-------- Dataset records

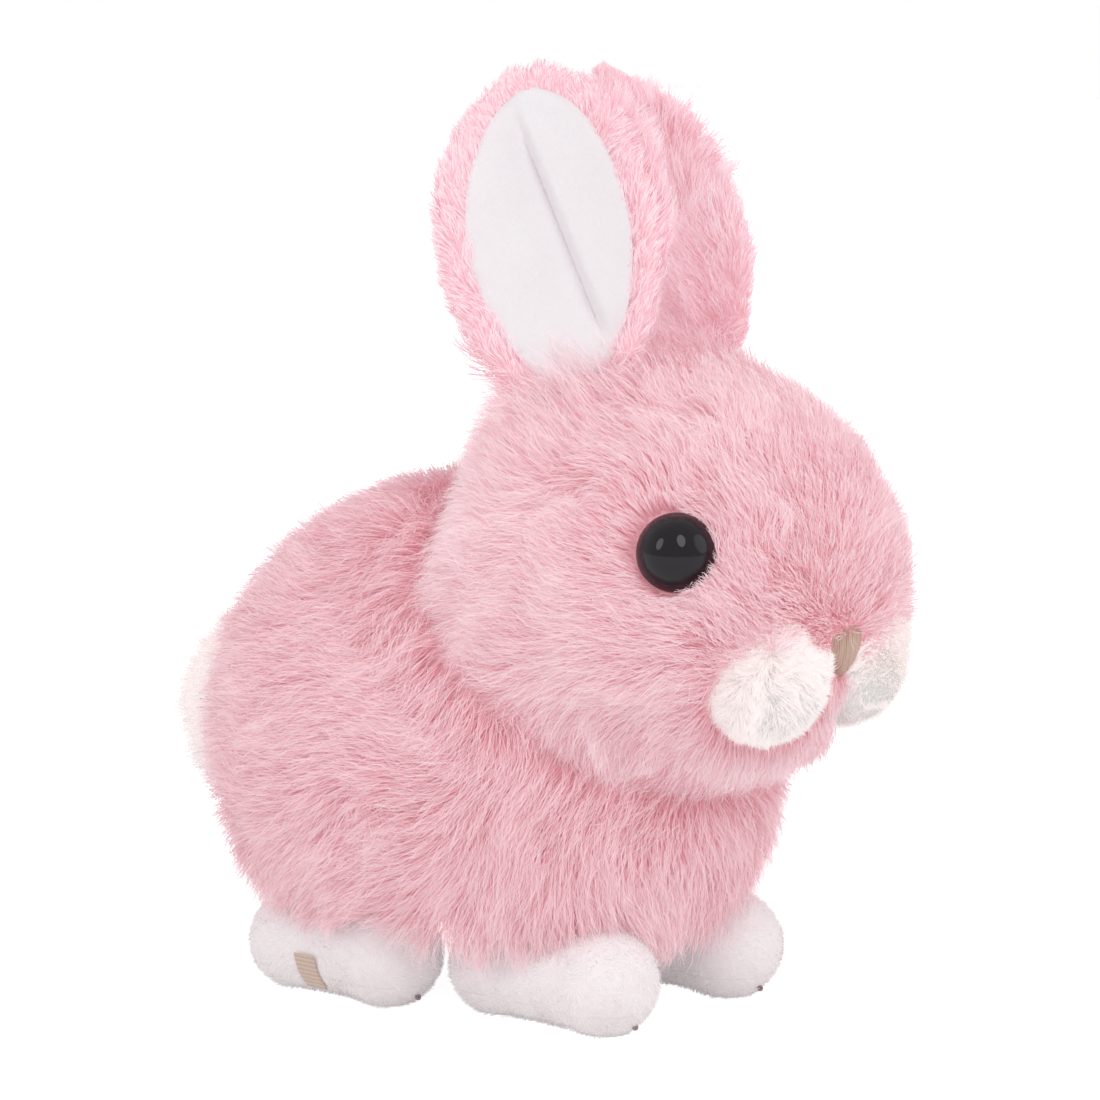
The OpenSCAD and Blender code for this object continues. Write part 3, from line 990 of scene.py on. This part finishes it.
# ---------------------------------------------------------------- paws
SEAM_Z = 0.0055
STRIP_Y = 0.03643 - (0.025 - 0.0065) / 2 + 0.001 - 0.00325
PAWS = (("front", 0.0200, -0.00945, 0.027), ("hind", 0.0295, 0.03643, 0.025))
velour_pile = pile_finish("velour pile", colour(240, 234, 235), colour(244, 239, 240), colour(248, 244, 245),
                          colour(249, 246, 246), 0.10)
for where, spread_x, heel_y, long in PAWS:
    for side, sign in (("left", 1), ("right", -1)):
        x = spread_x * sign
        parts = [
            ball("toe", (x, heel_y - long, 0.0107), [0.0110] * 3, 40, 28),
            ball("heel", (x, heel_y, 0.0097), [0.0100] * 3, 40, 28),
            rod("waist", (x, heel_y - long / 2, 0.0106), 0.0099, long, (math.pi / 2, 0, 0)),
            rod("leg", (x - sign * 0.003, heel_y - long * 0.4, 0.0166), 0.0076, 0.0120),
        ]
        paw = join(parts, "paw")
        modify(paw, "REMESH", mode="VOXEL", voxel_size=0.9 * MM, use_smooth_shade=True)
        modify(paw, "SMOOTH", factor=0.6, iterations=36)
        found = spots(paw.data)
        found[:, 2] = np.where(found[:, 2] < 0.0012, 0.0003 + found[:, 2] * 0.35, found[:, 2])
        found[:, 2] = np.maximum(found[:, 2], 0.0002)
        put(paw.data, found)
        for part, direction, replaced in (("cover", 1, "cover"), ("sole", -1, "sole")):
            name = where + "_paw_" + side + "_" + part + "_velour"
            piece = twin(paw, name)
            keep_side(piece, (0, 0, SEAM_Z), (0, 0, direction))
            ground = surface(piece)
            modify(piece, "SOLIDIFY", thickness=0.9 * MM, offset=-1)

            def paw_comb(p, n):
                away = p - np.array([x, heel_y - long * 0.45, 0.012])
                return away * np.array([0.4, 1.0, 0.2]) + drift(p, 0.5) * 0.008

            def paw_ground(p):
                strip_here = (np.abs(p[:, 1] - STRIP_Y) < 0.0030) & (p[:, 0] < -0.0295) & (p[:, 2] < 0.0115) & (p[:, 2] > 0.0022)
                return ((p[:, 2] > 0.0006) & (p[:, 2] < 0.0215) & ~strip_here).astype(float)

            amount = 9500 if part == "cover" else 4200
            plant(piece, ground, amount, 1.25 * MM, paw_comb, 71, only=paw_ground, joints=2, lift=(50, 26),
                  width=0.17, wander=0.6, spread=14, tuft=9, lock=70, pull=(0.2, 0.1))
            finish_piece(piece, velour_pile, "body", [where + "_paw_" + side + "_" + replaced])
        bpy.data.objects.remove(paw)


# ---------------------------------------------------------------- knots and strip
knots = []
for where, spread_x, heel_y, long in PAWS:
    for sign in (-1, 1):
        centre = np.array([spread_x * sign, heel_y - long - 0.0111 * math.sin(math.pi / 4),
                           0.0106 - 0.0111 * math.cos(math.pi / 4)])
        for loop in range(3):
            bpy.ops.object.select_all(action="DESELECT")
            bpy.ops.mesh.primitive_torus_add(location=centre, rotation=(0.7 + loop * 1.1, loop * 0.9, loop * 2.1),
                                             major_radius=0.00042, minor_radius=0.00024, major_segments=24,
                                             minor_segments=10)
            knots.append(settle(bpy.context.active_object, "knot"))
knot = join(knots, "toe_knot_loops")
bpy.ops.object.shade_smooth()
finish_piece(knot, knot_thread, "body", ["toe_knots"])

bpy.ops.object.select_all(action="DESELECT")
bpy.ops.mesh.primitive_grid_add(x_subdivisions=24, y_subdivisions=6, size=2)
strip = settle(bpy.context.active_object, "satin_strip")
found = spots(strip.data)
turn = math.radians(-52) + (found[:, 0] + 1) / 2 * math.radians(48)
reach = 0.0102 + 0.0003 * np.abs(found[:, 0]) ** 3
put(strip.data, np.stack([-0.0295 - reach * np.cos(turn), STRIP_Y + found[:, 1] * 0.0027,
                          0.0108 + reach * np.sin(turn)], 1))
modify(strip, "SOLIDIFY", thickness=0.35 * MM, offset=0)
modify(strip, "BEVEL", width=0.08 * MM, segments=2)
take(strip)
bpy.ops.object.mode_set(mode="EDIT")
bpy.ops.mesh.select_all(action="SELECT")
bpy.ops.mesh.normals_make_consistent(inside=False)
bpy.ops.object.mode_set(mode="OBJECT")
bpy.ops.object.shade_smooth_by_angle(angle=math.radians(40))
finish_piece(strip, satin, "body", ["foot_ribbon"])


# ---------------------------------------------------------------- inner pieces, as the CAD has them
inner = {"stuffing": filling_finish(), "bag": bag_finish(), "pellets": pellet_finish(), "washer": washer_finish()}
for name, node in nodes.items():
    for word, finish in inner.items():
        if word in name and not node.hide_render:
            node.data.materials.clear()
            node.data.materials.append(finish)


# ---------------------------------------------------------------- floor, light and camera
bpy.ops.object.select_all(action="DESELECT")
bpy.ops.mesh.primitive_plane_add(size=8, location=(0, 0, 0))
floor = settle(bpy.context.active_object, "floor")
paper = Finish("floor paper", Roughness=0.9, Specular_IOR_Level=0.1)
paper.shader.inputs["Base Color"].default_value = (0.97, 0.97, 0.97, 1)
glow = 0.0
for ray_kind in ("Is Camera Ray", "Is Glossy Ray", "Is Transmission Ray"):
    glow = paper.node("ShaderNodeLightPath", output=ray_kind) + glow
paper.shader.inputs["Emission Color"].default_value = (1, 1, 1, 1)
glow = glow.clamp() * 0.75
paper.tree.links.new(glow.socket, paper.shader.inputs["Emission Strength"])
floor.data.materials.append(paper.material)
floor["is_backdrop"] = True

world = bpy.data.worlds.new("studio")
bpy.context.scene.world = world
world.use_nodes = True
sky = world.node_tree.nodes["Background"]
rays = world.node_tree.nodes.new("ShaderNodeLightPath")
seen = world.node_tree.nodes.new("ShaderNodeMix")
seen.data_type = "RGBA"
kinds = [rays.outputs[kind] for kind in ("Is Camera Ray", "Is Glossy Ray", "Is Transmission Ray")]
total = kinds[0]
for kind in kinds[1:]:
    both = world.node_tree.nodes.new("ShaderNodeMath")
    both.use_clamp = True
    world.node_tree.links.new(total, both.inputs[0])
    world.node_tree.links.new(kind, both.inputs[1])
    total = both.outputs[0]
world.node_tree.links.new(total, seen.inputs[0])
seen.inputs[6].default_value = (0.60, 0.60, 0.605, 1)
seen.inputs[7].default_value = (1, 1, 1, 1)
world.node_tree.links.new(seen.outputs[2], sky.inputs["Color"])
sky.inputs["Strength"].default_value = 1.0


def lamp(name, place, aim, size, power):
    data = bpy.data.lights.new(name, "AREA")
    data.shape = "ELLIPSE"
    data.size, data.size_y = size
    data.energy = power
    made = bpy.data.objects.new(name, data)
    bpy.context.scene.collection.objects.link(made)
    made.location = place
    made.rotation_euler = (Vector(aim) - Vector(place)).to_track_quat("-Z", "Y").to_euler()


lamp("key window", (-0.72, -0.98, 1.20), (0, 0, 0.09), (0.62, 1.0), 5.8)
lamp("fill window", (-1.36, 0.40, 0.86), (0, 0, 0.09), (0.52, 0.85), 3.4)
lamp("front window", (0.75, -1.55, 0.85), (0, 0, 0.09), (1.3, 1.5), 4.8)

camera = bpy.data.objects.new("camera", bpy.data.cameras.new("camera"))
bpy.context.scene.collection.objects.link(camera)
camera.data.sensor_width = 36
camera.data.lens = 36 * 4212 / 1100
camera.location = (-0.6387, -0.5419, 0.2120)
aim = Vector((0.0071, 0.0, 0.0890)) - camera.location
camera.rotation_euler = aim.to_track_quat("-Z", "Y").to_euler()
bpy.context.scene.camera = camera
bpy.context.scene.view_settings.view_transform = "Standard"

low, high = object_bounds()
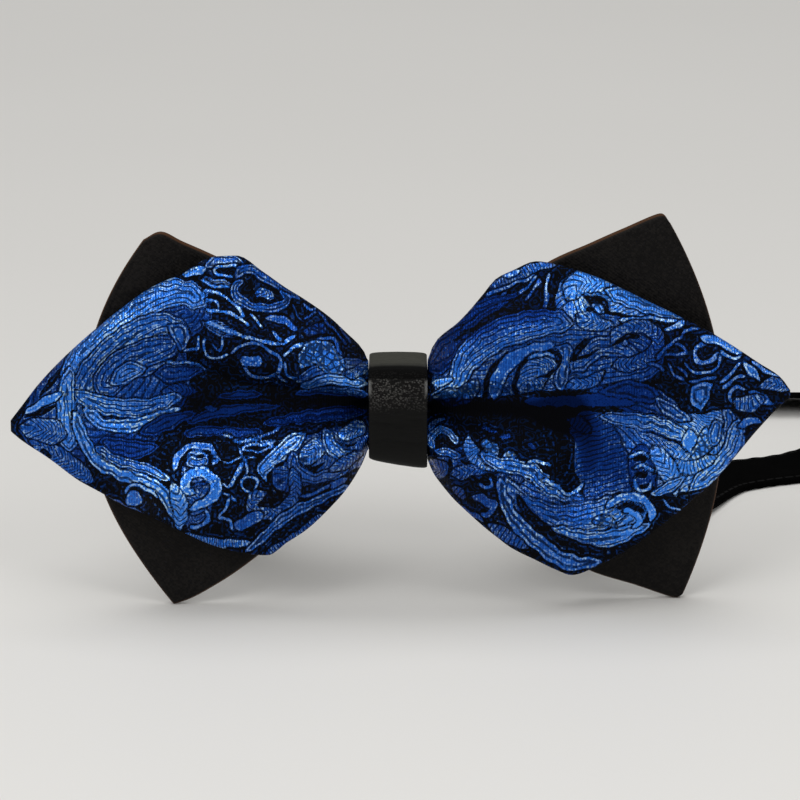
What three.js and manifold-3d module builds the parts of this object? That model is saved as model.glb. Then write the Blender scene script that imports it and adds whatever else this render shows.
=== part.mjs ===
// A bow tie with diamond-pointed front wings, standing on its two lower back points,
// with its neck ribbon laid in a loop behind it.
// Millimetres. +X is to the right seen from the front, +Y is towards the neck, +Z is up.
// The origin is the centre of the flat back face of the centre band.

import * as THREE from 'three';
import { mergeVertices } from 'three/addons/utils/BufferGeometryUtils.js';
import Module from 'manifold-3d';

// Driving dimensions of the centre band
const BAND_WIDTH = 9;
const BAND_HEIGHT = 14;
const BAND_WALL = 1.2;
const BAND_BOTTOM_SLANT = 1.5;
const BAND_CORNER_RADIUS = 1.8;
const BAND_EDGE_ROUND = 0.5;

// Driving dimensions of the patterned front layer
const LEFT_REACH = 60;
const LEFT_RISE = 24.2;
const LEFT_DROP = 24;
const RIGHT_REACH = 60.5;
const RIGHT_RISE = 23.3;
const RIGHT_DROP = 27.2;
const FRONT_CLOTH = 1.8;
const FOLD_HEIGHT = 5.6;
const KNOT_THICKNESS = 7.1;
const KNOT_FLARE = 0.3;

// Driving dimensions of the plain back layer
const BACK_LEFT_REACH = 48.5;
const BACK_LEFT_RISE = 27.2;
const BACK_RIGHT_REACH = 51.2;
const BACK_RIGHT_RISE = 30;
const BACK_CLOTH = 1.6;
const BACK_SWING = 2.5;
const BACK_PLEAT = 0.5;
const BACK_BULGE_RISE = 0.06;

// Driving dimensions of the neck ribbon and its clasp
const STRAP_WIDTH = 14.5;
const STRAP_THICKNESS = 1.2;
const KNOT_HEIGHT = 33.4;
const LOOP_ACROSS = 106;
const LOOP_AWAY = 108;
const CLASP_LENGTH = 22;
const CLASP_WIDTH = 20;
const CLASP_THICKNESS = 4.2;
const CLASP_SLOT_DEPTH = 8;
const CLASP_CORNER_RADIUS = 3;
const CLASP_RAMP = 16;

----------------

## What to produce
Keep only those lines of the records that hold "scene", and return them.

## Response
The OpenSCAD and Blender code for this object continues. Write part 3, from line 990 of scene.py on. This part finishes it.
bpy.context.scene.world = world
    bpy.context.scene.collection.objects.link(made)
bpy.context.scene.collection.objects.link(camera)
bpy.context.scene.camera = camera
bpy.context.scene.view_settings.view_transform = "Standard"
What three.js and manifold-3d module builds the parts of this object? That model is saved as model.glb. Then write the Blender scene script that imports it and adds whatever else this render shows.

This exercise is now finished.